Do what you like to do
Okay, there were several points in time from 2002 to now where I could have easily joined a gym and lifted weights long before I did.   I didn't have to stay in hotel parking lots or my basement and do enormous quantities of weird push-up circuits.  The reason why I did was because I enjoyed doing it.  That's also the same reason why I started picking up weights and I ended up getting into strongman. 

IT'S FUN!!!
 
Seriously, let that sink in for a moment.  Now think about how many people just do shit because they're told to do it in a gym, regardless of whether or not they actually enjoy what they're doing.  It's not surprising to me that people eventually stop training since, with weight training, you are either a bodybuilder, a powerlifter, an Olympic weight lifter, a strongman, or a crossfitter.   They all have their lifts, their protocols, their clothing, their programming, and even their own gyms.  They behave like idiotic, rowdy sports fans with their prodding criticisms of one another's styles of temporarily defeating the gravitational pull of an inanimate objects on a temporary basis.   That has to wear thin eventually. 

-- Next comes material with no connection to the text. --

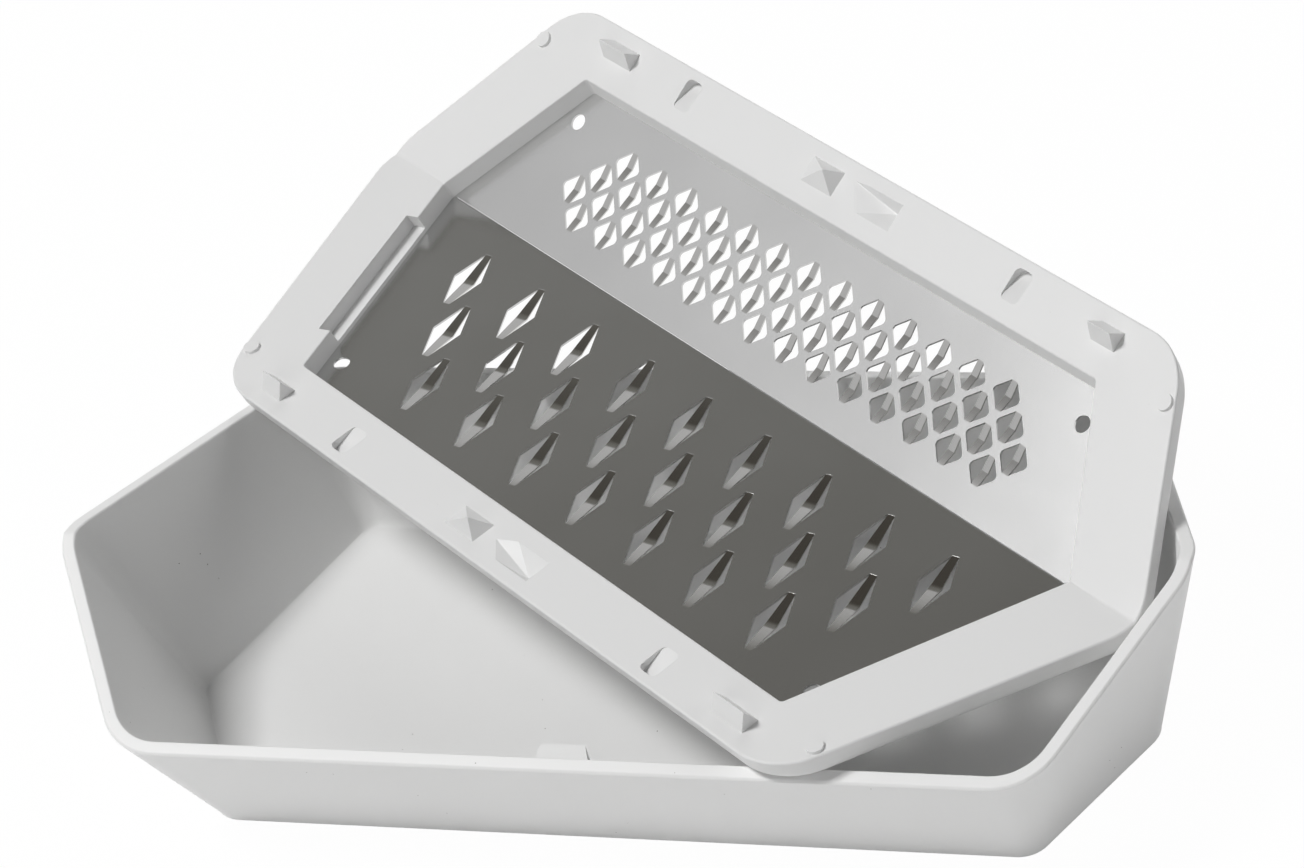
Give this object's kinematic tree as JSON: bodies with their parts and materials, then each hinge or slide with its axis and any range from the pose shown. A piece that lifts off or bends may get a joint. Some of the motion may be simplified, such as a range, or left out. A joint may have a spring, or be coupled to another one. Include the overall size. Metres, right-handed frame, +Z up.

 Believe it or not, I enjoyed this!
 
So, seven years ago, I enjoyed bodyweight.  Now, I enjoy strongman.  It's actually that simple.  Both provide me with enjoyable ways of overcoming resistance and therefore, getting strong.  That needs to be remembered when people do this stuff.  You'll never find a definition in a dictionary that defines strength with a specific lift.  That's just the creation of a click within a subculture.  Never forget that. 
 

That's been the underlying theme of this blog for a long, long time.  Find a balance of working with what you have while doing what you like to do.  It doesn't matter with what implements you do that with or how you choose to move.